# Provided information:
▶

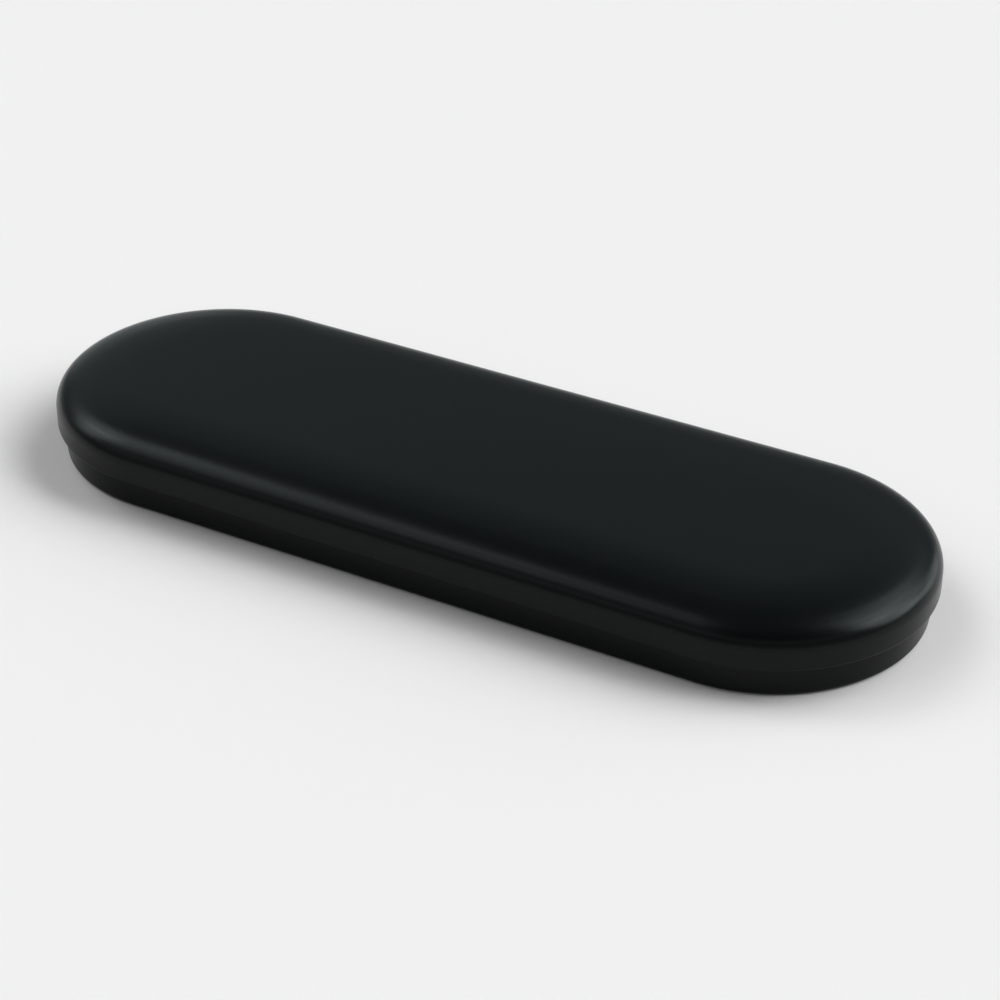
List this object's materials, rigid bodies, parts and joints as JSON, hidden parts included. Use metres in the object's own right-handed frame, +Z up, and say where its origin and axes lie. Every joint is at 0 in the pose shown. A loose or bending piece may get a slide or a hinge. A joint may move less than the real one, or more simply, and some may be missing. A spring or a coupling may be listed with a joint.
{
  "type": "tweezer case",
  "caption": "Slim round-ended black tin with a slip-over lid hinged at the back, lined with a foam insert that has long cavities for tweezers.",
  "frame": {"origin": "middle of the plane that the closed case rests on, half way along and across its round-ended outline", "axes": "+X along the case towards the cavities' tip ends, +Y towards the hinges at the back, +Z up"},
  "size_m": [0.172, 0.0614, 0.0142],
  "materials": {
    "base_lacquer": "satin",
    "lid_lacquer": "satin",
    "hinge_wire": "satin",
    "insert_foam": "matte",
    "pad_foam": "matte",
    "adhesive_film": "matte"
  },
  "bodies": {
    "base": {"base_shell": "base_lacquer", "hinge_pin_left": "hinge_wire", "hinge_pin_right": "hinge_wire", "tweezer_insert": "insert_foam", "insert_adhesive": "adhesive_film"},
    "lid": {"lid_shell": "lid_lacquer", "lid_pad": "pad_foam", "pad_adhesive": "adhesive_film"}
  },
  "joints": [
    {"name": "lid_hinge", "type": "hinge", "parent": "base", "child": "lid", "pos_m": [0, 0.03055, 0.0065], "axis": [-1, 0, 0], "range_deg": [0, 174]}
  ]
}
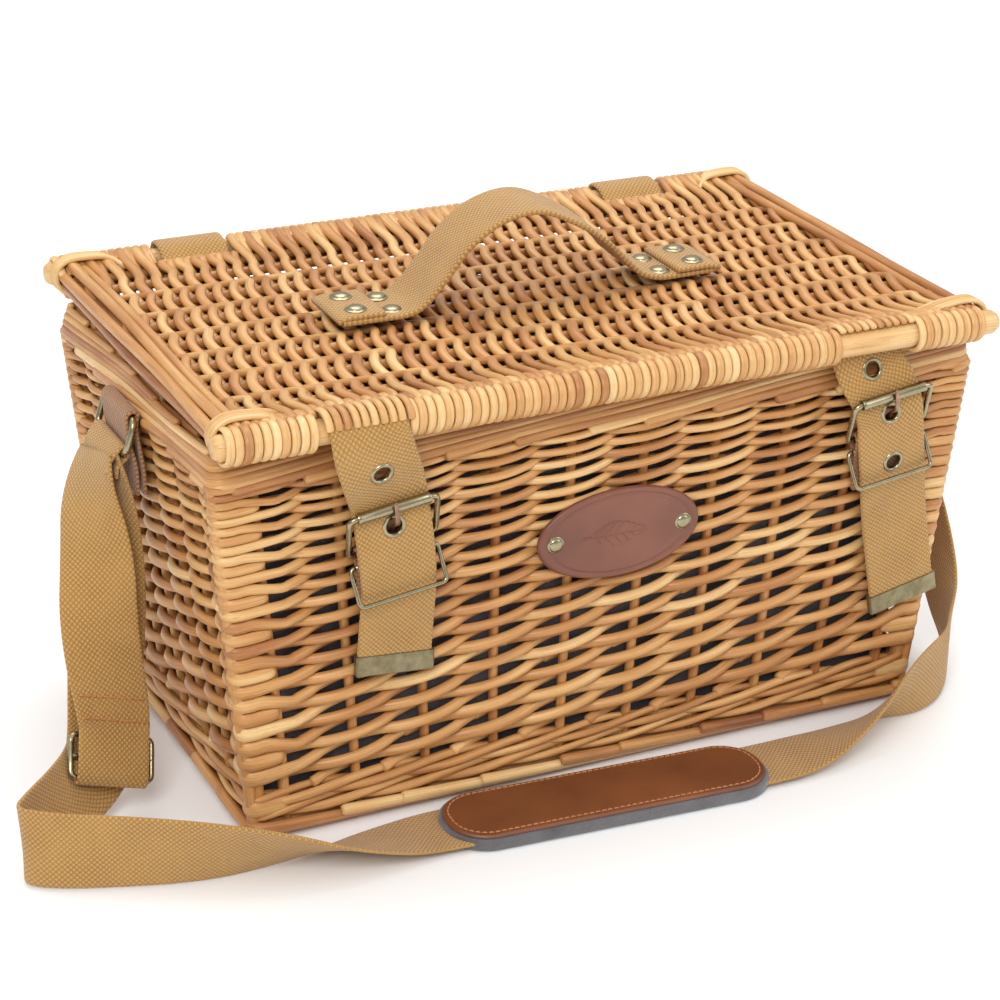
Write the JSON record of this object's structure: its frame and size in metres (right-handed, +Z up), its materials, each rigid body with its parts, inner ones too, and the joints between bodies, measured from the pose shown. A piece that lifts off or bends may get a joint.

◀
▶

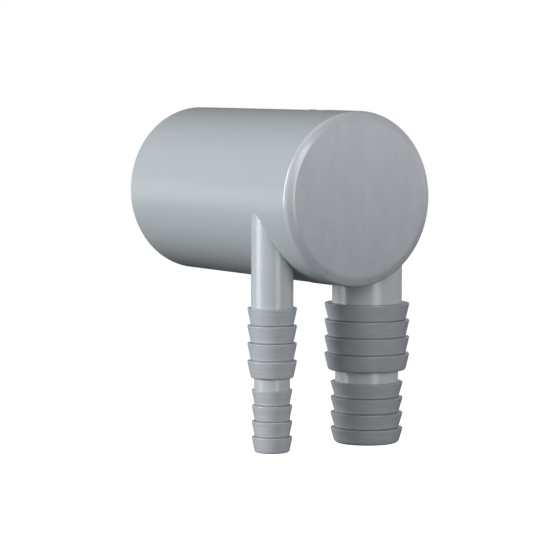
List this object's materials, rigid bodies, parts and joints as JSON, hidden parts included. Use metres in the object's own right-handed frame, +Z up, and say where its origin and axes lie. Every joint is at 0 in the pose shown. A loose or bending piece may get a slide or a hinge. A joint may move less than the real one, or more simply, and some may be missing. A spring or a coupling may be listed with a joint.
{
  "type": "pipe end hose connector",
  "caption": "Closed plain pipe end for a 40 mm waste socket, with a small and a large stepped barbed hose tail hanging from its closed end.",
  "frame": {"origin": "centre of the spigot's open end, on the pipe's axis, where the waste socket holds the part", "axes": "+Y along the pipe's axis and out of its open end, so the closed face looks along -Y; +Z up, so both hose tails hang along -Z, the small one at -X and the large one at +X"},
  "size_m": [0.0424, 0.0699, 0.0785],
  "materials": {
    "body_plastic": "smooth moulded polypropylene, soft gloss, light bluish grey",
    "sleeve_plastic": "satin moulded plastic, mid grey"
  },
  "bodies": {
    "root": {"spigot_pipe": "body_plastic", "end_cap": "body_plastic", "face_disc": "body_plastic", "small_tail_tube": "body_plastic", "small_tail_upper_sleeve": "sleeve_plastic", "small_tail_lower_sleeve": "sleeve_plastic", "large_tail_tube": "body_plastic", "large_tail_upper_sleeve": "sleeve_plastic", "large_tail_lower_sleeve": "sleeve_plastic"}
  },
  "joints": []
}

◀
▶

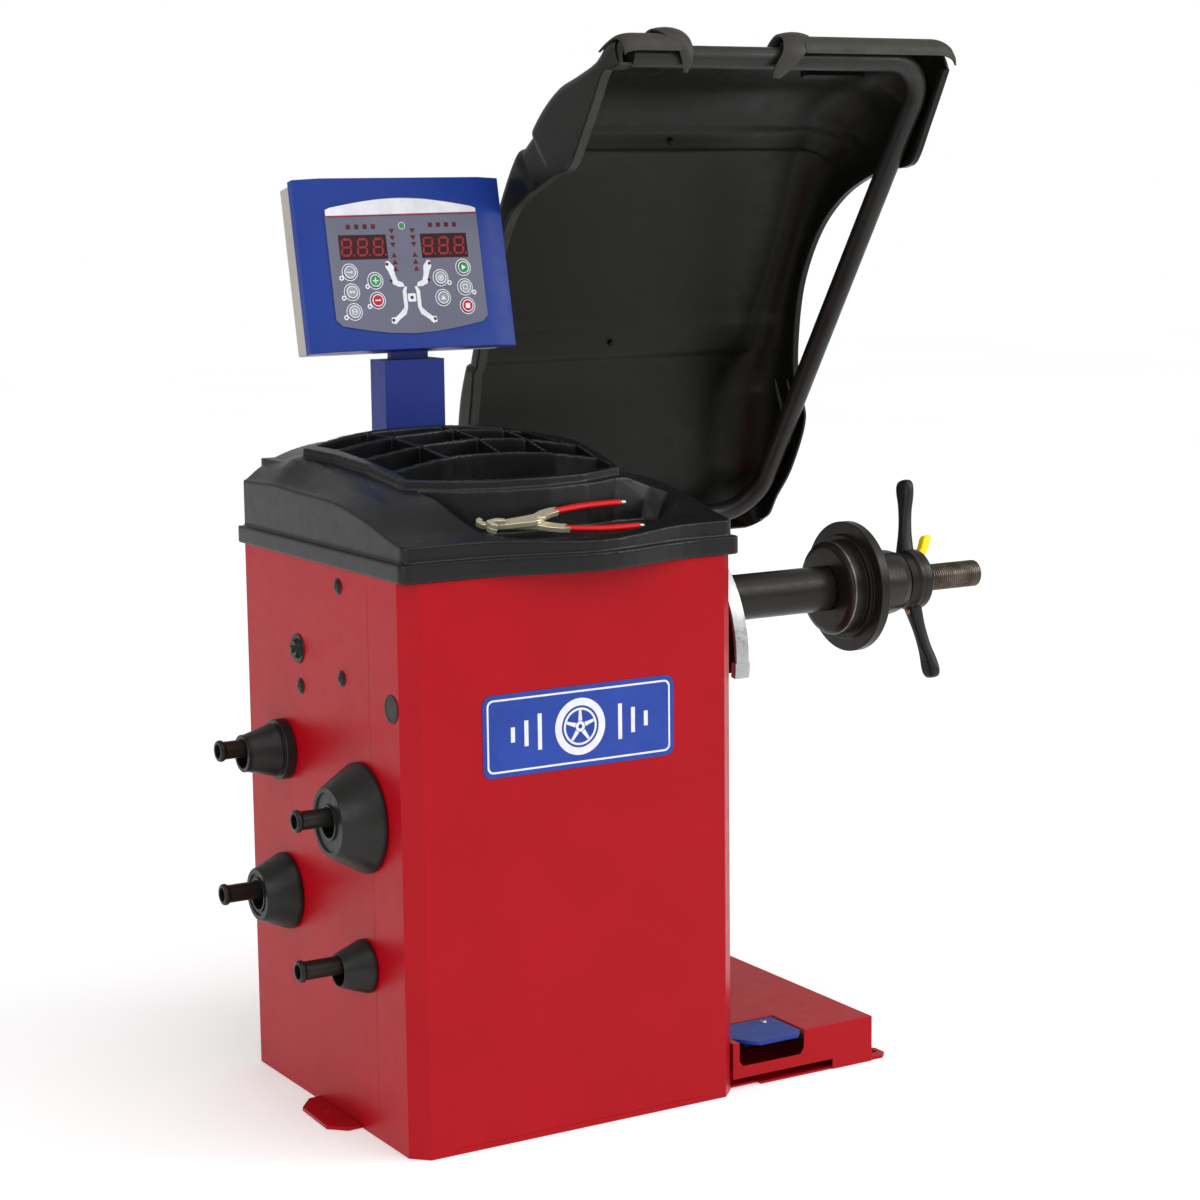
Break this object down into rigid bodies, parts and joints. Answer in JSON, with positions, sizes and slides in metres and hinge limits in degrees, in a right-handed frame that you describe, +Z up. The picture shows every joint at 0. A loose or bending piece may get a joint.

◀

# Short exercise:
Gather from the data above every line with the string "object".

# Exercise output:
List this object's materials, rigid bodies, parts and joints as JSON, hidden parts included. Use metres in the object's own right-handed frame, +Z up, and say where its origin and axes lie. Every joint is at 0 in the pose shown. A loose or bending piece may get a slide or a hinge. A joint may move less than the real one, or more simply, and some may be missing. A spring or a coupling may be listed with a joint.
Write the JSON record of this object's structure: its frame and size in metres (right-handed, +Z up), its materials, each rigid body with its parts, inner ones too, and the joints between bodies, measured from the pose shown. A piece that lifts off or bends may get a joint.
List this object's materials, rigid bodies, parts and joints as JSON, hidden parts included. Use metres in the object's own right-handed frame, +Z up, and say where its origin and axes lie. Every joint is at 0 in the pose shown. A loose or bending piece may get a slide or a hinge. A joint may move less than the real one, or more simply, and some may be missing. A spring or a coupling may be listed with a joint.
Break this object down into rigid bodies, parts and joints. Answer in JSON, with positions, sizes and slides in metres and hinge limits in degrees, in a right-handed frame that you describe, +Z up. The picture shows every joint at 0. A loose or bending piece may get a joint.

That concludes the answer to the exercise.